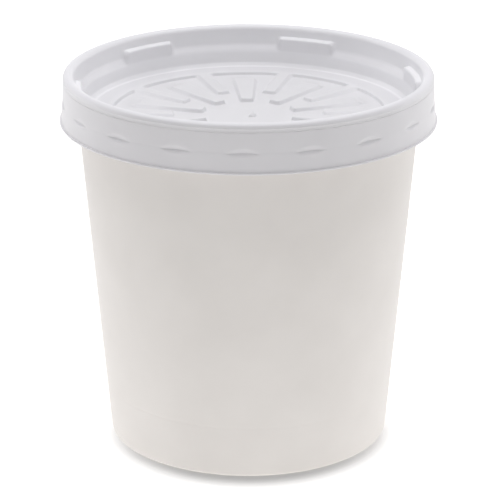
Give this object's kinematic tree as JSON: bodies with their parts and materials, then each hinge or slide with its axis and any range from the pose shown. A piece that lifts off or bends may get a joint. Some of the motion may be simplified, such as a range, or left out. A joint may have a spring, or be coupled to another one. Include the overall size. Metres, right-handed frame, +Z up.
{
  "type": "paper food container",
  "caption": "Round tapered paper food container, shut by a vented press-on lid with stacking lugs and a panel of radial petals.",
  "frame": {"origin": "centre of the foot, on the surface that the container stands on", "axes": "+Z up the container's axis, -Y towards the front, +X to the front's right"},
  "size_m": [0.0984, 0.0984, 0.0985],
  "materials": {
    "coated_paper": "white coated paperboard, matt with a faint waxy sheen",
    "base_paper": "white coated paperboard, matt",
    "lid_plastic": "thin white thermoformed plastic, satin, slightly translucent"
  },
  "bodies": {
    "root": {"paper_cup": "coated_paper", "base_disc": "base_paper", "vented_lid": "lid_plastic"}
  },
  "joints": []
}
──────────
Copy out all lines where the word "that" appears.

Give this object's kinematic tree as JSON: bodies with their parts and materials, then each hinge or slide with its axis and any range from the pose shown. A piece that lifts off or bends may get a joint. Some of the motion may be simplified, such as a range, or left out. A joint may have a spring, or be coupled to another one. Include the overall size. Metres, right-handed frame, +Z up.
  "frame": {"origin": "centre of the foot, on the surface that the container stands on", "axes": "+Z up the container's axis, -Y towards the front, +X to the front's right"},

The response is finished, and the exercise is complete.